The section's Patent Law Revision Committee (45 members, under chairmanship of Donald W. Banner, of Chicago) immediately began intensive consideration of the recommended changes, and Mr. Schuyler's Patent System Policy Planning Committee began drafting alternative recommendations, all in preparation for an extraordinary meeting of the section scheduled for April 27 to 29 in Washington. Incidentally, I understand that this is the first such special meeting since the act of 1952.

(I was interested to note Mr. Neuman's reference to approval by the committee of certain of the Commission's recommendations. He did not mention that "first to file" was opposed by 93 percent of the committee and elimination of the grace period by 91 percent.)

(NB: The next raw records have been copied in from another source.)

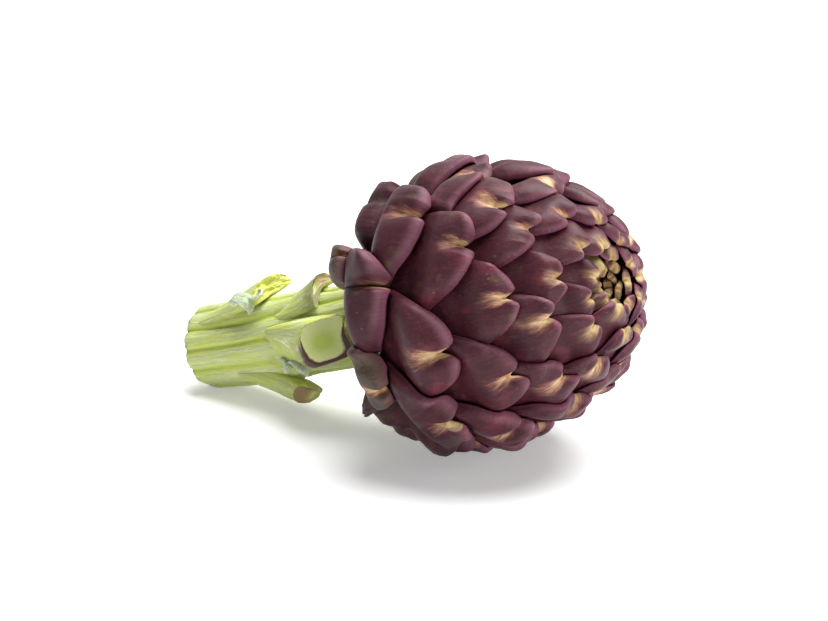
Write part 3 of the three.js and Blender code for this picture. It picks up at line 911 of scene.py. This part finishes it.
def leaflet_tree():
    """A small woolly leaf: a thin sheet, pointed, cupped across and curled up along."""
    tree = GeometryTree("Leaflet", LEAFLET_SIZES, (("Material", "Material"),))
    t = tree.tree
    rows, columns = tree.given("Rows", "Columns")
    grid, x, y = tree.grid(columns, rows)
    grid, u = tree.store(grid, "u", y / rows + 0.5)
    grid, v = tree.store(grid, "v", x / columns * 2.0)
    seed, length, half = tree.given("Seed", "Length", "Half Width")
    wavy = noise(t, (u * 4.0, v * 1.5, seed), 1.0, 2.0) - 0.5
    frayed = noise(t, (u * 14.0, v * 3.0, seed), 1.0, 2.0) - 0.5
    wide = half * (sin(u ** 0.8 * math.pi) ** 0.6 * (1.0 + frayed * 0.5) + 0.06)
    turn = tree.given("Curl") * u ** 1.3
    radius = length / (tree.given("Curl") * 1.15)
    cup = tree.given("Cup") * v
    rise_by = radius * (1.0 - cos(turn)) + wide * (1.0 - cos(cup)) * cos(turn)
    across_by = wide * sin(cup) / tree.given("Cup")
    along_by = radius * sin(turn) - wide * (1.0 - cos(cup)) * sin(turn)
    along, out = tree.given("Along Direction", "Out Direction")
    across = cross(along, out)
    middle = tree.given("Root Place") + along * along_by + across * across_by + out * rise_by
    middle = middle + out * (wavy * half * 0.4)
    face = out * cos(turn) * cos(cup) - along * sin(turn) * cos(cup) - across * sin(cup)
    from_rim = smaller(smaller(u, 1.0 - u) * length, (1.0 - abs(v)) * wide)
    half_thick = tree.given("Thickness") * 0.5 * rounded(from_rim / tree.given("Thickness"))
    grid, _ = tree.store(grid, "part", (v * wide / MM, u * length / MM, from_rim / MM))
    front = tree.moved(grid, middle + face * half_thick)
    back = tree.flipped(tree.moved(grid, middle - face * half_thick))
    tree.finish(tree.welded(tree.joined(front, back)), "part")
    return tree


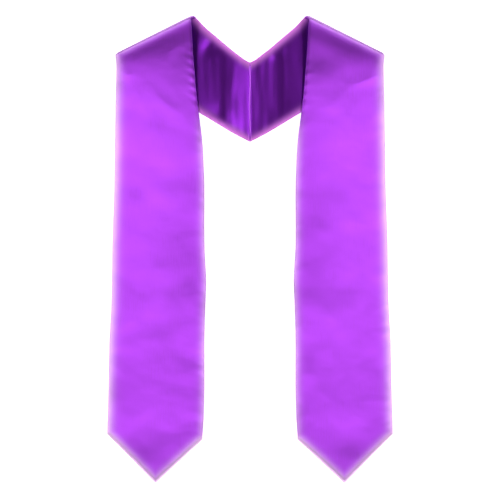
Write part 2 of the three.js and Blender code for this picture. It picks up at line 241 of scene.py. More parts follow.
# Floor and camera, in metres
FLOOR_SIZE = 30
FLOOR_DROP = 0.3 * MM  # how far the floor lies below the stole
FLOOR_ROUGHNESS = 0.9
FLOOR_GLOW = 0.72
CAMERA_SHIFT = 0.7 * MM  # how far the camera stands below the stole's middle in the picture
SENSOR_WIDTH = 36  # in millimetres


class StoleShape(bpy.types.PropertyGroup):
    """Sizes of the cloth that a user would change."""

    cloth_thickness: bpy.props.FloatProperty(
        name="Cloth thickness",
        description="Thickness of one satin cloth",
        default=0.45 * MM,
        unit="LENGTH",
    )
    mesh_step: bpy.props.FloatProperty(
        name="Mesh step",
        description="Distance between the mesh's rows and columns",
        default=2.2 * MM,
        unit="LENGTH",
    )
    pucker_height: bpy.props.FloatProperty(
        name="Seam pucker height",
        description="Height of the small gathers along the sewn edges",
        default=0.14 * MM,
        unit="LENGTH",
    )
    wave_height: bpy.props.FloatProperty(
        name="Wave height",
        description="Height of the broad soft waves of the cloth",
        default=0.4 * MM,
        unit="LENGTH",
    )
    seam_width: bpy.props.FloatProperty(
        name="Seam ridge width",
        description="Width of the pressed ridge of the centre-back seam",
        default=2.2 * MM,
        unit="LENGTH",
    )


class StoleFinish(bpy.types.PropertyGroup):
    """Colours and gloss of the satin."""

    face_colour: bpy.props.FloatVectorProperty(
        name="Face colour",
        description="Colour of the face's satin",
        subtype="COLOR",
        size=3,
        default=(0.395, 0.056, 0.71),
    )
    # Darker and bluer than the face's colour: partly the lining's own deeper tint, partly painted
    # shade of the back behind the neck
    lining_colour: bpy.props.FloatVectorProperty(
        name="Lining colour",
        description="Colour of the lining's satin",
        subtype="COLOR",
        size=3,
        default=(0.285, 0.026, 0.6),
    )
    # Pale lilac of the painted edge highlight on the face
    face_highlight_colour: bpy.props.FloatVectorProperty(
        name="Edge colour of the face",
        description="Pale lilac of the face where it turns over a seam or a fold",
        subtype="COLOR",
        size=3,
        default=(1.0, 0.66, 1.0),
    )
    # Lilac of the painted edge highlight on the lining
    lining_highlight_colour: bpy.props.FloatVectorProperty(
        name="Edge colour of the lining",
        description="Lilac of the lining beside the seams",
        subtype="COLOR",
        size=3,
        default=(0.8, 0.22, 0.85),
    )
    sheen_colour: bpy.props.FloatVectorProperty(
        name="Sheen colour",
        description="Tint of the soft light on edges that turn away",
        subtype="COLOR",
        size=3,
        default=(0.95, 0.62, 1.0),
    )
    gloss_roughness: bpy.props.FloatProperty(
        name="Gloss roughness",
        description="Spread of the satin's highlight",
        default=0.522,
        min=0,
        max=1,
    )
    gloss_share: bpy.props.FloatProperty(
        name="Coloured gloss",
        description="Share of the light that the fibres reflect in their own colour",
        default=0.95,
        min=0,
        max=1,
    )
    # Metallic share under the painted edge highlight, so that the pale colour shows matte
    edge_gloss_share: bpy.props.FloatProperty(
        name="Coloured gloss of edges",
        description="The same where the satin is pale, so that its edges look soft",
        default=0.08,
        min=0,
        max=1,
    )
    gloss_stretch: bpy.props.FloatProperty(
        name="Gloss stretch",
        description="How far the highlight is drawn out across the fibres",
        default=0.84,
        min=0,
        max=1,
    )


class StoleStage(bpy.types.PropertyGroup):
    """Camera, lights and floor."""

    camera_height: bpy.props.FloatProperty(
        name="Camera height",
        description="Height of the camera above the floor",
        default=9,
        unit="LENGTH",
    )
    view_width: bpy.props.FloatProperty(
        name="View width",
        description="Width of the picture at the stole",
        default=0.673,
        unit="LENGTH",
    )
    side_light: bpy.props.FloatProperty(
        name="Side lights",
        description="Power of each of the two side lights",
        default=1170,
        unit="POWER",
    )
    front_light: bpy.props.FloatProperty(
        name="Front light",
        description="Power of the low light in front of the pointed ends",
        default=500,
        unit="POWER",
    )
    back_light: bpy.props.FloatProperty(
        name="Back light",
        description="Power of the low light behind the neck",
        default=220,
        unit="POWER",
    )
    horizon_glow: bpy.props.FloatProperty(
        name="Horizon glow",
        description="Strength of the pale room's light from low down",
        default=3.0,
    )
    room_light: bpy.props.FloatProperty(
        name="Room light",
        description="Strength of the pale room's light from above",
        default=0.03,
    )
    floor_colour: bpy.props.FloatVectorProperty(
        name="Floor colour",
        description="Colour of the plain floor",
        subtype="COLOR",
        size=3,
        default=(0.92, 0.92, 0.92),
    )


def smooth(t):
    """Smooth step from 0 to 1."""
    t = np.clip(t, 0, 1)
    return t * t * (3 - 2 * t)


def curve_through(points, t):
    """Places at t, from 0 to 1, on the smooth curve through the points."""
    last = len(points) - 1
    place = np.clip(t, 0, 1) * last
    index = np.minimum(place.astype(int), last - 1)
    w = (place - index)[:, None]
    before = points[np.maximum(index - 1, 0)]
    start = points[index]
    end = points[index + 1]
    after = points[np.minimum(index + 2, last)]
    leave = (end - before) / 2
    arrive = (after - start) / 2
    cubic = 2 * start - 2 * end + leave + arrive
    square = -3 * start + 3 * end - 2 * leave - arrive
    return cubic * w**3 + square * w**2 + leave * w + start


def left_of(places, start, direction):
    """Signed distance from a line, positive to its left."""
    x = places[..., 0] - start[0]
    y = places[..., 1] - start[1]
    return direction[0] * y - direction[1] * x


def fold_reach(angle):
    """Share of its full reach that the fold has at an angle round it."""
    return np.maximum(0, np.cos(angle)) ** FOLD_SQUARENESS


def fold_ends(angle):
    """Both ends of the section at an angle round the shoulder fold."""
    slide = FOLD_DIRECTION * FOLD_SLIDE * angle / math.pi
    ends = []
    for corner, reach in zip((PEAK, FOLD_CORNER), FOLD_REACHES):
        out = reach * (fold_reach(angle) - 1) - EDGE_HEIGHT
        ends.append(corner + FOLD_OUTWARD * out + slide)
    return np.concatenate(ends)


def along_fold(places, pair):
    """Value level with each place of a pair that is given for the ends of the fold."""
    share = np.clip(((places - PEAK) @ FOLD_DIRECTION) / FOLD_LENGTH, 0, 1)
    return pair[0] + (pair[1] - pair[0]) * share


def spaced_rows(rows, step):
    """Sections through the rows, a step apart along the middle of the strip."""
    t = np.linspace(0, 1, CURVE_SAMPLES)
    ends = curve_through(rows, t)
    middle = (ends[:, :2] + ends[:, 2:]) / 2
    travelled = np.concatenate([[0], np.cumsum(np.linalg.norm(np.diff(middle, axis=0), axis=1))])
    count = max(2, int(round(travelled[-1] / step)) + 1)
    return curve_through(rows, np.interp(np.linspace(0, travelled[-1], count), travelled, t))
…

Over 400 members of the section attended the meeting in Washington, which lasted 3 days. Full consideration was given to the committee reports expressing positions on the many changes proposed by H.R. 5924, and a tentative draft bill based upon previously established positions of the section. The results of that consideration are in part expressed in a number of resolutions which will be recommended to the house of delegates of ABA for consideration at its August meeting in Honolulu.

Knowing that this committee, as well as the comparable Senate committee, were holding hearings on H.R. 5924, the board of governors on May 15 gave emergency approval of the section's opposition to complete elimination of the grace period and the first to invent system, which are two of the most significant features of that bill.

The association positions on other provisions of the bill and on constructive alternatives to them must await the house of delegates meeting.

However, Mr. Schuyler's committee is continuing with preparation of a draft bill and it is expected that this work will shortly be completed, in preparation for final consideration by the section in Honolulu August 5 to 9.

It is hoped that this continued effort by the American Bar Association will come to fruition in a proposed revision of the Patent Code which will go far to accomplish the objectives set forth by the President's Commission report and by the President in his letter of transmittal to Congress.